If you compare these results with the collision types in [Figure 4], you can notice that materials matter a lot. Springy materials tend to bounce. Soft materials tend to absorb more energy into shape changes.

Simple number example: Tracking energy in a bounce

A ball has \(12\) energy units before hitting the ground. After the bounce, \(7\) energy units are still in the ball's motion.

Step 1: Start with the energy before the collision

The ball begins with \(12\) units.

Step 2: Look at the motion energy after the collision

After bouncing, the ball has \(7\) units in motion.

Step 3: Find the difference

\(12 - 7 = 5\)

The other \(5\) energy units went into sound, heat, and shape changes.

Scientists make careful observations like these to explain what they cannot always see directly. Even when energy changes form, the results can often be noticed by looking for movement, sound, warmth, or changes in shape.

Common Mistakes to Avoid

One common mistake is thinking that only moving objects exert forces in a collision. Actually, both objects push on each other. When a ball hits a wall, the ball pushes on the wall, and the wall pushes on the ball.

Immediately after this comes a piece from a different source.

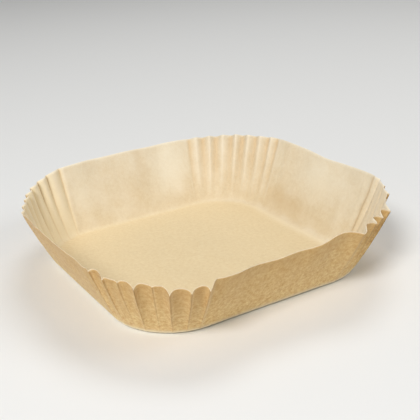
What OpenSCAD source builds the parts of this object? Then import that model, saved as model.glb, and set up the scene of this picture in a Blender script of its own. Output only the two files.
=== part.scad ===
// Square paper tray that lines an air fryer basket, pressed from one sheet.
// The floor lies on z = 0 with its centre at the origin. East is +x and north is +y.
// Lengths are in millimetres and angles in degrees.

/* [Floor] */
// Side of the square floor, across the folds at the foot of the walls
floor_side = 160; // [100:1:240]
// Radius of the floor's corners
corner_r = 37; // [20:1:48]
// Radius of the soft fold between the floor and the walls
fold_r = 4; // [1:0.5:6]

/* [Paper] */
// Thickness of the paper
paper_t = 0.1; // [0.06:0.01:0.3]

/* [Walls] */
// Height of the walls measured up their slope, from the floor's fold to the rim
wall_slant = 50; // [25:1:70]
// Slant of the east, north, west and south walls at their middle as a share of that height
wall_slant_share = [1, 1, 1.01, 1]; // [0.8:0.01:1.2]
// How much more a wall leans at its foot than at its rim
wall_curl = 8; // [1:1:20]
// Lean of the east wall from upright, at a quarter, half and three quarters of its length
east_lean = [31, 30.5, 30.5]; // [5:0.5:45]
// Lean of the north wall, read the same way and going round anticlockwise
north_lean = [27, 26, 25]; // [5:0.5:45]
// Lean of the west wall
west_lean = [31, 28.5, 26]; // [5:0.5:45]
// Lean of the south wall
south_lean = [26, 27.5, 28]; // [5:0.5:45]

/* [Corners] */
// Slant of the north east, north west, south west and south east corners as a share of the walls'
corner_slant_share = [1, 1, 0.86, 0.97]; // [0.8:0.01:1.2]
// Lean of the ribs of the north east corner, from its first pleat to its last
north_east_lean = [28.5, 23.5, 19.5, 23]; // [0:0.5:45]
// Lean of the ribs of the north west corner
north_west_lean = [23.5, 23.5, 26.5, 28.5]; // [0:0.5:45]
// Lean of the ribs of the south west corner, which is pulled in
south_west_lean = [20, 16.5, 14.5, 22]; // [0:0.5:45]
// Lean of the ribs of the south east corner, which is pushed out
south_east_lean = [28, 29, 31.5, 34]; // [0:0.5:45]
// Angles round the floor's corner at which the north east corner's first and last ridges start
north_east_feet = [2, 76]; // [0:1:90]
// Angles at which the north west corner's first and last ridges start
north_west_feet = [5, 85]; // [0:1:90]
// Angles at which the south west corner's first and last ridges start
south_west_feet = [12, 92]; // [0:1:95]
// Angles at which the south east corner's first and last ridges start
south_east_feet = [6, 82]; // [0:1:90]
// How far the north east corner's first and last ridges turn round the corner as they rise
north_east_turn = [-4, -13]; // [-35:1:35]
// How far the north west corner's first and last ridges turn
north_west_turn = [12, -16]; // [-35:1:35]
// How far the south west corner's first and last ridges turn
south_west_turn = [-6, 2]; // [-35:1:35]
// How far the south east corner's first and last ridges turn
south_east_turn = [31, -8]; // [-35:1:35]

/* [Pleats] */
// Pleats in each corner
pleats = 8; // [4:1:10]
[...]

Another mistake is thinking energy disappears when an object stops. It does not. If motion stops, the energy has been transferred somewhere else, perhaps into another object's motion, or into sound, heat, or shape change.

A third mistake is thinking that harder objects always make bigger changes. Hardness matters, but speed, mass, and how long the collision lasts matter too. That is why a padded catcher's mitt can stop a baseball safely, and why a helmet can protect your head during a fall.

"When objects touch, they push on each other, transfer energy, and change motion."

Understanding collisions helps explain everyday events that happen in just a blink. Whether a ball bounces, a car stops, a hammer drives a nail, or a pillow protects an egg, the same big idea is at work: contact forces transfer energy and change motion.